Sometime later, now a famed survivor of the "Alex Kutis Massacre", Cecilia uses her channel to promote a book she has written.

== Cast ==
- Aisha Dee as Cecilia / Sissy
  - Amelia Lule as young Cecilia
- Hannah Barlow as Emma "Emm"
  - Camille Cumpston as young Emm
- Emily De Margheriti as Alexandra "Alex" Kutis
  - April Blasdall as young Alex
- Daniel Monks as Jamie
- Yerin Ha as Tracey
- Lucy Barrett as Fran
- Shaun Martindale as Senior Constable Martindale
- Molly Brownlow as Pregnant Lady

==Release==
The film had its official premiere at the 2022 South by Southwest where it was the opening night film of the Midnighters program. It was distributed by the streaming service Shudder.

==Reception==
On Rotten Tomatoes, the film has an approval rating of 96% based on 72 reviews, with an average rating of 6.4/10. The website's critical consensus reads, "Sissy weaves timely themes into its rich blend of horror and dark humor, topped off by terrific work from a talented cast led by Aisha Dee." Metacritic, which uses a weighted average, assigned the film a score of 67 out of 100, based on 7 critics, indicating "generally favorable" reviews.

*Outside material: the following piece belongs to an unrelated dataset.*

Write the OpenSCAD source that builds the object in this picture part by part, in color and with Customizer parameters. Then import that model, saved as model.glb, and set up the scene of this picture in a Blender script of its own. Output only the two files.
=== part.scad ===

In his review on The Guardian Luke Buckmaster praised "Aisha Dee’s painfully good performance" as well as the satirical elements which added a "perhaps unexpected level of depth to a film that is impressively unpredictable all the way to the bitter end." Jon Mendelsohn of Comic Book Resources described the film as "Heathers by way of Texas Chainsaw Massacre with a modern twist - basically, a must-see film."

The film was nominated for three AACTA Awards, for best film, best direction, and best lead actress (Aisha Dee). Jamie Dunkin of Gamurs dubbed it the best horror film of 2022, praising its social commentary and "cringe-inducing violence."